Las tres revoluciones que hicieron posible la democracia moderna construyeron tres relatos diferentes para fundamentar esa unidad previa que da cohesión al sistema de toma de decisiones. La revolución francesa encontró en la pasión de Rousseau su fuerza espiritual. Para el ginebrino el ideal de democracia no era un mero sistema de gobierno, era un nuevo modo de vida, un ideal de fraternidad laico. La revolución estadounidense es hija del pacto eclesiástico de los puritanos que desembarcan en Cape Cod, en Nueva Inglaterra: se habían constituido en comunidad para construir “la ciudad en la colina”. De igual modo la revolución inglesa, la primera de todas, se basa en el sentimiento de formar parte de una comunidad social, y sobre todo económica, que estaba por encima de las diferencias religiosas. Las experiencias y las crisis sucesivas ayudan a “recrear” el acuerdo inicial: en toda Europa, tras la II Guerra Mundial, se vuelve a comenzar después de reconocer una unidad más honda que las heridas provocadas por el fascismo y el antifascismo; en España y Portugal, en los años 70, las transiciones a la democracia son propiciadas por una refundación de la unidad nacional (no solo en lo territorial). Antes que determinar los procesos para formar mayorías, los otros son reconocidos como parte de un “nosotros”.

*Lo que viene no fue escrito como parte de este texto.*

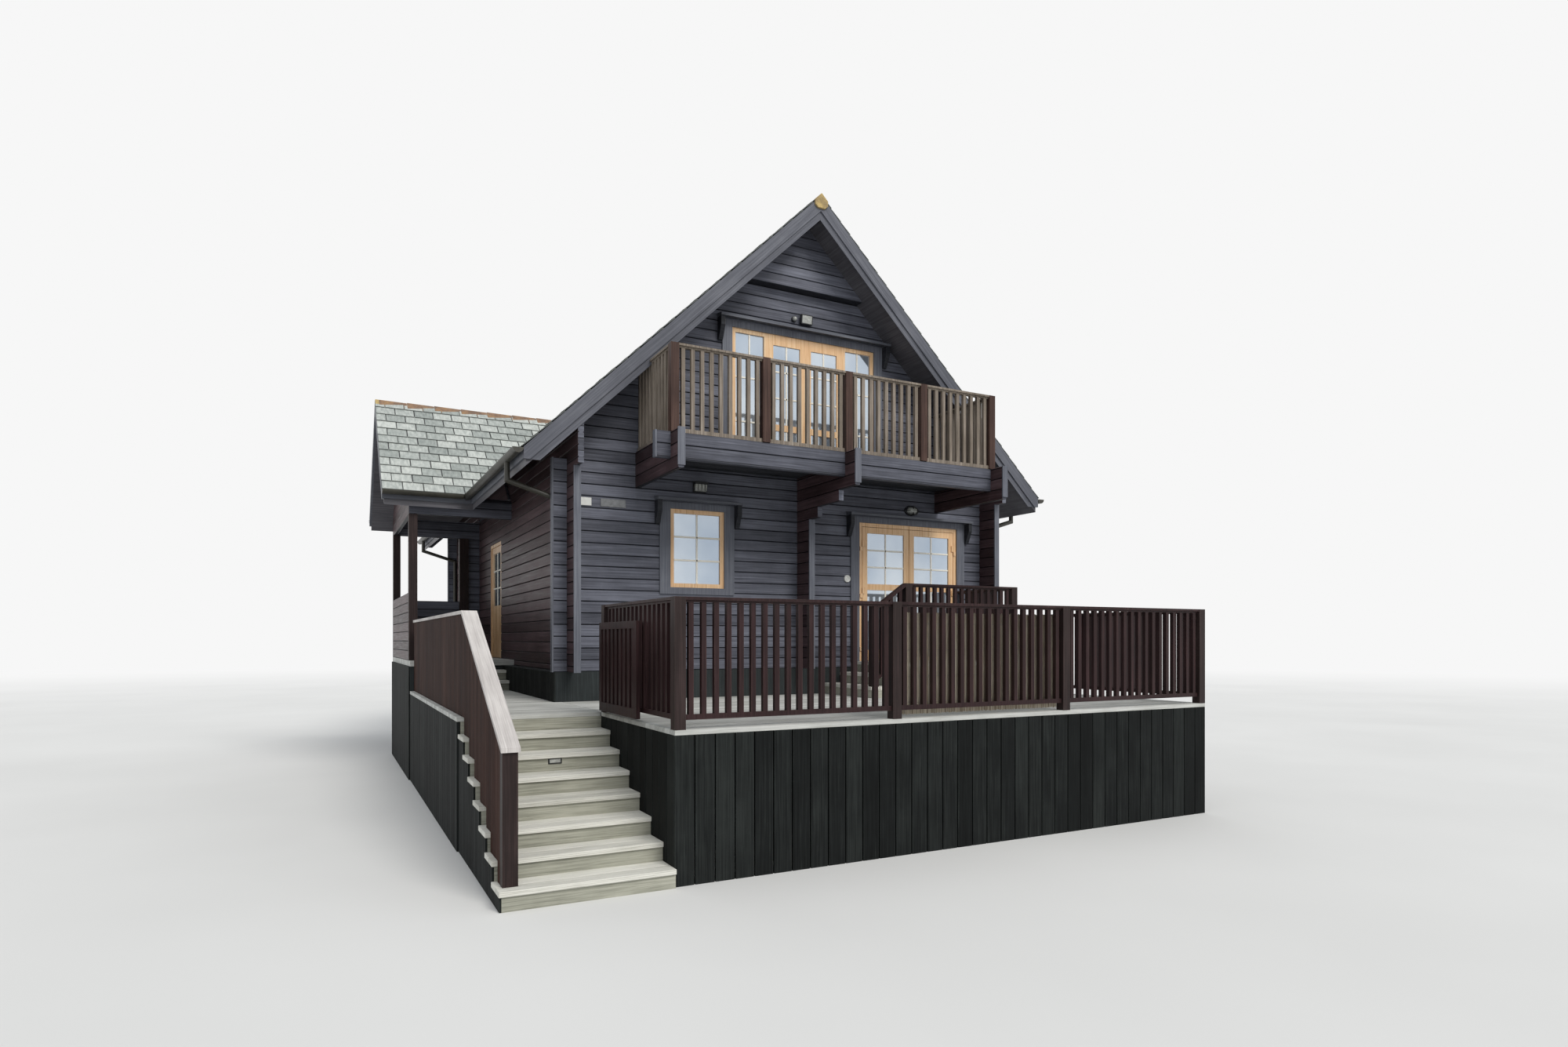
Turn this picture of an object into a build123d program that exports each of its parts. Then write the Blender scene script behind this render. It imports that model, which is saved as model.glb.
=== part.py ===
from build123d import *
from math import cos, radians, tan
import os

os.makedirs("parts", exist_ok=True)

# A timber holiday lodge: a log-built house under a steep gable roof, a log balcony carried on
# the ends of its cross walls, a side porch under a small cross roof, and a raised deck with stairs.
# Millimetres. X runs along the front, Y goes in from the front wall, Z is up from the ground.
# The datum is the outer face of the left wall, the outer face of the front wall and the ground.

# Levels
RISER = 165
RISES = 8
DECK_Z = RISES * RISER
STEP = 150
FLOOR_Z = DECK_Z + 3 * STEP
BASE_UP = 365
BASE_Z = DECK_Z + BASE_UP
UPPER_Z = 4400
BOARD = 45

# Log shell
LOG = 70
COURSE = 146
V_DEEP = 14
V_HALF = 10
HOUSE_W = 6590
HOUSE_D = 9800
STUB_Y = 347
STUB_X = 164
END_BOARD = 20
END_BOARD_W = 86
FLOOR_T = 150
PLINTH_OUT = 145
PLINTH_IN = 130
SPLIT_Z = BASE_Z + 18 * COURSE
CARRY_Z = BASE_Z + 17 * COURSE
JETTY_Z = BASE_Z + 36 * COURSE
JETTY = 150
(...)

Pero los presupuestos antropológicos que fundaron las tres revoluciones liberales han desaparecido. La nueva generación de políticos españoles, como el resto de los europeos, no han reconquistado lo que era evidente para sus padres. Y el árbol de los procedimientos produce un fruto amargo. El reconocimiento de la comunidad se diluye y eso favorece que el otro sea el mal que hay que vencer con una mayoría suficiente. Otro y mal se convierten en palabras sinónimas. Ese otro es cada vez más grande: primero son los del otro partido, luego son los de mi partido que no son suficientemente drásticos con los del otro partido… La vida política adquiere tintes de secta, los círculos de pertenencia se estrechan, aumenta la desconexión de la realidad.

El votante asiste perplejo a esta violenta búsqueda de mayorías aritméticas, destruida cualquier unidad elemental. Y no se da cuenta de que, muchas veces, está ante un espejo que le devuelve su propia imagen: es verdad que aumentada y deformada, pero idéntica en lo esencial.

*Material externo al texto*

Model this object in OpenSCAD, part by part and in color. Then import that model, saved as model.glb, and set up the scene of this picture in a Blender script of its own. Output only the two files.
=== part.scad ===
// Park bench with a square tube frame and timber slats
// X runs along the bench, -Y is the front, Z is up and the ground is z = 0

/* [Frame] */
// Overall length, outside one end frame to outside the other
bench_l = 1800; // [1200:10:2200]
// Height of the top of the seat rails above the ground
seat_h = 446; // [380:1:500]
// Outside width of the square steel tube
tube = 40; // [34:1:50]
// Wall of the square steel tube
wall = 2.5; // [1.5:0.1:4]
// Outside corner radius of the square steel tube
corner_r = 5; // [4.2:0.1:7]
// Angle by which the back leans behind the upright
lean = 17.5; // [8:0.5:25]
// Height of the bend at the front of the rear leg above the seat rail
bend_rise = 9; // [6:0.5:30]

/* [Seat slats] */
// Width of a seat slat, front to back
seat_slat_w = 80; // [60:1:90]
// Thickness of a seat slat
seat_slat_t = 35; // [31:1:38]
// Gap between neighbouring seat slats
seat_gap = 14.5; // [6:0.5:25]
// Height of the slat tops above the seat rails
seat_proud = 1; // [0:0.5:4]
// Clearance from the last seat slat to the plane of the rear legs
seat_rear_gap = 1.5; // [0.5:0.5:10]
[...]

Ante un problema tan serio, que desde luego no es solo español, el sociólogo alemán Harald Welzer (autor de “Guerras climáticas. Por qué mataremos (y nos matarán) en el siglo XXI”) habla de relanzar el plano intermedio, el de la propia sociedad. La democracia reducida a procedimiento, la globalización desconcertante, alienta la consideración de los otros como miembros de “totalidades imaginadas” y la abstracción favorece la dialéctica del enemigo. Por el contrario, el encuentro personal, apunta Welzer, es un laboratorio para ensayar nuevas formas de estar juntos. El encuentro con vecinos, compañeros de trabajo, carteros, tenderos… puede ser el comienzo de algo diferente. Con algunas de esas personas hay enfrentamientos, pero son enfrentamientos personales. Fuera de la abstracción, las categorías ideológicas tienden a diluirse y surge la sorpresa al descubrir que ellos son también nosotros. Seguramente hace falta algo más que el roce del que habla Welzer. Pero sin duda las relaciones concretas son necesarias para recuperar la conciencia de una unidad sin la que la democracia muere.